No, yo debí nacer en las islas de mármol cuyas playas doradas baña el Mediterráneo,

en la asombrosa Lesbos o en la bárbara Zante…

 

Un lamento por el paraíso que no pudo perder porque no llegó a conocerlo, solamente sabía de su existencia por las lecturas de los clásicos latinos tan cercanos a su pensamiento, que por eso le gustaba traducir, para hacérselos conocer a otros, con los que compartir la pena de hallarse exiliados del país y del momento preferidos. Soñaba con ese lugar en esa época que nunca conocería, aunque los amaba por saber que en ellos hubiera podido disfrutar la plenitud del amor con un cuerpo ideal:

 

Y tendido en la hierba cerca de alguna fuente te esperaría, oh bello amor de los idilios, dilatando la hora pánica de la siesta

con la flauta monótona y tierna como el campo.

 

La mención de los idilios apunta a Teócrito, a quien de todos modos recordaríamos en esa descripción bucólica de una Arcadia feliz y anacrónica. Acomodar la realidad con el deseo, por decirlo a la manera de su predilecto Luis Cernuda, solamente es posible en la poesía.
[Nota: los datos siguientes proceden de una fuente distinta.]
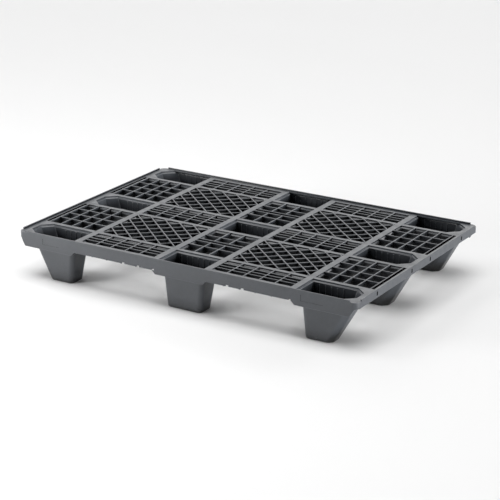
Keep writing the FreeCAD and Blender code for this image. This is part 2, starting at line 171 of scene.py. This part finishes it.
def direction(azimuth, elevation):
    """Unit vector away from the object. Azimuth 0 is the front, 90 the right-hand side."""
    a, e = math.radians(azimuth), math.radians(elevation)
    return Vector((math.sin(a) * math.cos(e), -math.cos(a) * math.cos(e), math.sin(e)))


class Graph:
    """A short way to write a material's node tree."""

    def __init__(self, tree):
        self.tree = tree

    def node(self, kind, settings=None, **inputs):
        made = self.tree.nodes.new("ShaderNode" + kind)
        for key, value in (settings or {}).items():
            setattr(made, key, value)
        for key, value in inputs.items():
            self.put(made.inputs[key.replace("_", " ")], value)
        return made

    def put(self, socket, value):
        if isinstance(value, bpy.types.NodeSocket):
            self.tree.links.new(value, socket)
        else:
            socket.default_value = value

    def math(self, operation, a, b):
        made = self.node("Math", {"operation": operation})
        self.put(made.inputs[0], a)
        self.put(made.inputs[1], b)
        return made.outputs[0]

    def noise(self, place, scale, detail=2.0, roughness=0.5):
        made = self.node("TexNoise", Vector=place, Scale=scale, Detail=detail, Roughness=roughness)
        return made.outputs["Fac"]

    def spread(self, value, low, high, to_low=0.0, to_high=1.0):
        """Maps low..high to to_low..to_high, with soft ends."""
        made = self.node("MapRange", {"interpolation_type": "SMOOTHSTEP"})
        for index, number in enumerate((value, low, high, to_low, to_high)):
            self.put(made.inputs[index], number)
        return made.outputs[0]

    def scaled(self, place, factors):
        made = self.node("Mapping", Vector=place)
        made.inputs["Scale"].default_value = factors
        return made.outputs[0]


def plastic(name, color, wear):
    """Moulded recycled plastic: fine grain, mottling, pale flecks, scuffs on upward faces, and
    painted shade in cavities.
    """
    made = bpy.data.materials.new(name)
    made.use_nodes = True
    graph = Graph(made.node_tree)
    shader = made.node_tree.nodes["Principled BSDF"]
    shader.inputs["Specular IOR Level"].default_value = SPECULAR_LEVEL

    place = graph.node("TexCoord").outputs["Object"]
    shape = graph.node("NewGeometry")
    facing = graph.node("SeparateXYZ", Vector=shape.outputs["Normal"])
    height = graph.node("SeparateXYZ", Vector=shape.outputs["Position"])

    mottle = graph.spread(graph.noise(place, *MOTTLE), *MIDDLE, *MOTTLE_TONE)
    cloud = graph.spread(graph.noise(place, *CLOUD), *MIDDLE, *CLOUD_TONE)
    fleck = graph.spread(graph.noise(place, *FLECK), *FLECK_RANGE, *FLECK_TONE)

    upward = graph.spread(facing.outputs["Z"], *UPWARD)
    strokes = graph.noise(graph.scaled(place, STROKE_ALONG_X), *STROKE)
    crossing = graph.noise(graph.scaled(place, STROKE_ALONG_Y), *STROKE)
    strokes = graph.spread(strokes, *STROKE_RANGE_X)
    crossing = graph.spread(crossing, *STROKE_RANGE_Y)
    scratch = graph.math("MAXIMUM", strokes, crossing)
    patch = graph.spread(graph.noise(place, *PATCH), *PATCH_RANGE)
    scuff = graph.math("MULTIPLY", graph.math("MULTIPLY", scratch, patch), upward)
    scuff = graph.math("MULTIPLY", scuff, wear)
    sole = graph.math("MULTIPLY", graph.spread(height.outputs["Z"], *SOLE_HEIGHT), SOLE_WEAR)
    worn = graph.math("ADD", scuff, sole)

    cavity = graph.node("AmbientOcclusion", {"samples": CAVITY_SAMPLES}, Distance=CAVITY_REACH)
    open_air = graph.spread(cavity.outputs["AO"], *CAVITY_AIR)
    tone = graph.math("MULTIPLY", graph.math("MULTIPLY", mottle, cloud), fleck)
    tone = graph.math("MULTIPLY", tone, graph.math("ADD", 1.0, worn))
    # Painted shade: the colour darkens where ambient occlusion finds little open air
    painted_cavity_shade = graph.spread(open_air, *CAVITY_RANGE, CAVITY_PAINTED_SHADE, 1.0)
    tone = graph.math("MULTIPLY", tone, painted_cavity_shade)
    tinted = graph.node("VectorMath", {"operation": "SCALE"})
    tinted.inputs[0].default_value = color
    graph.put(tinted.inputs["Scale"], tone)
    graph.put(shader.inputs["Base Color"], tinted.outputs[0])

    rough = graph.spread(graph.noise(place, *GLOSS), *MIDDLE, *ROUGHNESS)
    rough = graph.math("ADD", rough, graph.math("MULTIPLY", worn, WORN_ROUGHNESS))
    cavity_rough = graph.spread(open_air, *CAVITY_RANGE, CAVITY_ROUGHNESS, 1.0)
    graph.put(shader.inputs["Roughness"], graph.math("MULTIPLY", rough, cavity_rough))

    grain = graph.noise(place, *GRAIN)
    sink = graph.noise(place, *SINK)
    relief = graph.node("Bump", Height=sink, Strength=SINK_STRENGTH, Distance=SINK_DEPTH)
    fine = graph.node("Bump", Height=grain, Strength=GRAIN_STRENGTH, Distance=GRAIN_DEPTH,
                      Normal=relief.outputs[0])
    graph.put(shader.inputs["Normal"], fine.outputs[0])
    return made


def everything():
    """One search tree over every CAD node's faces."""
    points, faces = [], []
    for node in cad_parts.values():
        first = len(points)
        points += [vertex.co.copy() for vertex in node.data.vertices]
        faces += [[first + corner for corner in face.vertices] for face in node.data.polygons]
    return BVHTree.FromPolygons(points, faces)


def touches(edge, neighbours):
    """True if a face beside this edge lies against another region of the same moulding.

    It counts when at least two of the three probes along the edge find the other region.
    """
    start, end = edge.verts[0].co, edge.verts[1].co
    along = (end - start).normalized()
    hits = 0
    for share in TOUCH_SHARES:
        spot = start.lerp(end, share)
        for face in edge.link_faces:
            inward = face.normal.cross(along)
            if inward.dot(face.calc_center_median() - spot) < 0:
                inward = -inward
            probe = spot + inward * TOUCH_REACH + face.normal * TOUCH_GAP
            near = neighbours.find_nearest_range(probe, TOUCH_LIMIT)
            if any(normal.dot(face.normal) < TOUCH_OPPOSED for _, normal, _, _ in near):
                hits += 1
                break
    return hits >= TOUCH_HITS


def folded(work, own):
    """Points where a rounding has gone wrong: off the region's surface, or turned over."""
    spots = []
    for loops in work.calc_loop_triangles():
        first, second, third = (loop.vert.co for loop in loops)
        facing = (second - first).cross(third - first)
        if facing.length < SMALLEST_AREA:
            continue
        centre = (first + second + third) / 3
        _, normal, _, distance = own.find_nearest(centre)
        if distance > STRAY or (distance < TOUCH_GAP and facing.normalized().dot(normal) < 0):
            spots += [first.copy(), second.copy(), third.copy()]
    return spots


def free_edges(plain, radius, neighbours):
    """Indices of the edges to round: sharp, long enough and not against another region."""
    free = set()
    for edge in plain.edges:
        if len(edge.link_faces) != 2 or edge.calc_length() <= radius:
            continue
        if edge.calc_face_angle(0.0) > SHARP and not touches(edge, neighbours):
            free.add(edge.index)
    return free


def rounded(plain, free, radius, own):
    """A copy of the mesh with its free edges rounded.

    Where an edge is too short for its rounding the bevel folds over. The edges near a fold are
    then left sharp and the rounding is made again. If folds remain, no edge is rounded.
    """
    for attempt in range(ROUNDS):
        work = plain.copy()
        work.edges.ensure_lookup_table()
        bmesh.ops.bevel(work, geom=[work.edges[index] for index in free], offset=radius,
                        offset_type="OFFSET", segments=ROUND_SEGMENTS, profile=0.5,
                        affect="EDGES", clamp_overlap=False, material=EDGE_SLOT)
        bmesh.ops.triangulate(work, faces=work.faces[:])
        spots = folded(work, own)
        if not spots:
            return work
        work.free()
        near = KDTree(len(spots))
        for index, spot in enumerate(spots):
            near.insert(spot, index)
        near.balance()
        reach = FOLD_REACH * radius * (1 + attempt)
        bad = set()
        for index in free:
            if any(near.find(vertex.co)[2] < reach for vertex in plain.edges[index].verts):
                bad.add(index)
        if not bad:
            break
        free -= bad
    return plain.copy()


def moulded(name, radius, neighbours):
    """A region's piece: free edges rounded, and joints with other regions left closed."""
    plain = bmesh.new()
    plain.from_mesh(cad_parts[name].data)
    bmesh.ops.remove_doubles(plain, verts=plain.verts, dist=WELD)
    own = BVHTree.FromBMesh(plain)
    bmesh.ops.dissolve_limit(plain, angle_limit=FLAT, verts=plain.verts, edges=plain.edges)
    plain.normal_update()
    plain.edges.ensure_lookup_table()
    plain.edges.index_update()
    work = rounded(plain, free_edges(plain, radius, neighbours), radius, own)
    plain.free()

    low, high = (Vector(corner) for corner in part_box(name))
    for vertex in work.verts:
        limits = zip(vertex.co, low, high)
        vertex.co = [min(max(value, least), most) for value, least, most in limits]
    for edge in work.edges:
        beside_round = any(face.material_index == EDGE_SLOT for face in edge.link_faces)
        limit = SMOOTH_ROUNDED if beside_round else SMOOTH
        edge.smooth = edge.calc_face_angle(math.pi) < limit
    mesh = bpy.data.meshes.new("moulded_" + name)
    work.to_mesh(mesh)
    work.free()
    for face in mesh.polygons:
        face.use_smooth = True
    made = bpy.data.objects.new("moulded_" + name, mesh)
    scene.collection.objects.link(made)
    normals = made.modifiers.new("normals", "WEIGHTED_NORMAL")
    normals.keep_sharp = True
    normals.weight = NORMAL_WEIGHT
    return made


def far_light(azimuth, elevation, spread, strength):
    """A soft light so far away that it is as strong at every part of the pallet."""
    data = bpy.data.lights.new("far_light", "SUN")
    data.angle = math.radians(spread)
    data.energy = strength
    made = bpy.data.objects.new("far_light", data)
    scene.collection.objects.link(made)
    made.rotation_mode = "QUATERNION"
    made.rotation_quaternion = direction(azimuth, elevation).to_track_quat("Z", "Y")


def near_light(azimuth, elevation, spread, distance, strength):
    """A round softbox. Its strength is the light that it brings to the middle of the deck."""
    data = bpy.data.lights.new("softbox", "AREA")
    data.shape = "DISK"
    data.size = 2 * distance * math.tan(math.radians(spread) / 2)
    data.energy = strength * math.pi * distance ** 2
    made = bpy.data.objects.new("softbox", data)
    scene.collection.objects.link(made)
    away = direction(azimuth, elevation)
    made.location = CAMERA_TARGET + away * distance
    made.rotation_mode = "QUATERNION"
    made.rotation_quaternion = away.to_track_quat("Z", "Y")


def camera():
    """The camera, level and aimed at the middle of the pallet."""
    data = bpy.data.cameras.new("camera")
    data.lens = CAMERA_LENS
    data.sensor_width = CAMERA_SENSOR
    data.clip_end = CAMERA_CLIP_END
    made = bpy.data.objects.new("camera", data)
    scene.collection.objects.link(made)
    back = direction(CAMERA_AZIMUTH, CAMERA_ELEVATION)
    made.location = CAMERA_TARGET + back * CAMERA_DISTANCE
    made.rotation_mode = "QUATERNION"
    made.rotation_quaternion = (-back).to_track_quat("-Z", "Y")
    scene.camera = made


body = plastic("plastic", PLASTIC, PLASTIC_WEAR)
# The rounded edges get the lighter copy: rubbed wear and a painted highlight
edges = plastic("plastic_edge_wear_and_painted_highlight", EDGE_WEAR_AND_HIGHLIGHT, RUBBED_WEAR)
neighbours = everything()
for name in sorted(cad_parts):
    radius = EDGE_RADIUS.get(name.split("_")[0], RIB_EDGE_RADIUS)
    piece = moulded(name, radius, neighbours)
    piece.data.materials.append(body)
    # Second slot holds the rounded edges, with rubbed wear and a painted highlight
    piece.data.materials.append(edges)
    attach(piece, "root")
    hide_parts(name)

mesh = bpy.data.meshes.new("floor")
corners = [(x * FLOOR_REACH, y * FLOOR_REACH, 0) for x, y in ((-1, -1), (1, -1), (1, 1), (-1, 1))]
mesh.from_pydata(corners, [], [(0, 1, 2, 3)])
floor = bpy.data.objects.new("floor", mesh)
scene.collection.objects.link(floor)
matt = bpy.data.materials.new("floor")
matt.use_nodes = True
ground = matt.node_tree.nodes["Principled BSDF"]
ground.inputs["Base Color"].default_value = FLOOR_COLOR
ground.inputs["Roughness"].default_value = 1.0
ground.inputs["Specular IOR Level"].default_value = 0.0
mesh.materials.append(matt)

for settings in FAR_LIGHTS:
    far_light(*settings)
for settings in NEAR_LIGHTS:
    near_light(*settings)

world = bpy.data.worlds.new("studio")
scene.world = world
world.use_nodes = True
sky = world.node_tree.nodes["Background"]
sky.inputs["Color"].default_value = WORLD_COLOR
sky.inputs["Strength"].default_value = WORLD_STRENGTH
scene.view_settings.view_transform = "Standard"

camera()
Gracias a la lírica se crean escenas maravillosas, siempre más perfectas que la vulgaridad de los acontecimientos cotidianos. Eso sucede en el criterio inspirador de Ricardo Molina, ajeno a las consignas sociales, así es el trabajo poético que no pretende transformar al mundo, sino facilitarle un poco de la hermosura que le falta, de forma que parezca más acogedor.

Lo desarrolló con eficacia y prudencia, para recrear un mundo antiguo superado por la realidad. Para él siempre resultó preferible el deseo a la realidad, y de esa manera levantó su obra poética a la manera de un refugio en el que recluir a la belleza contra los desmanes del tiempo. Todo eso era falso, la España de posguerra no tenía absolutamente nada en común con la Arcadia feliz, pero es buena literatura, y eso es lo que importa cuando se trata de leer poesía. Un siglo después de la muerte del poeta, la obra creada por Ricardo Molina se mantiene incólume, invitando a compartirla a quienes buscan la belleza como ideal de la vida, en un mundo imperfecto necesitado de imaginación para hacerlo soportable.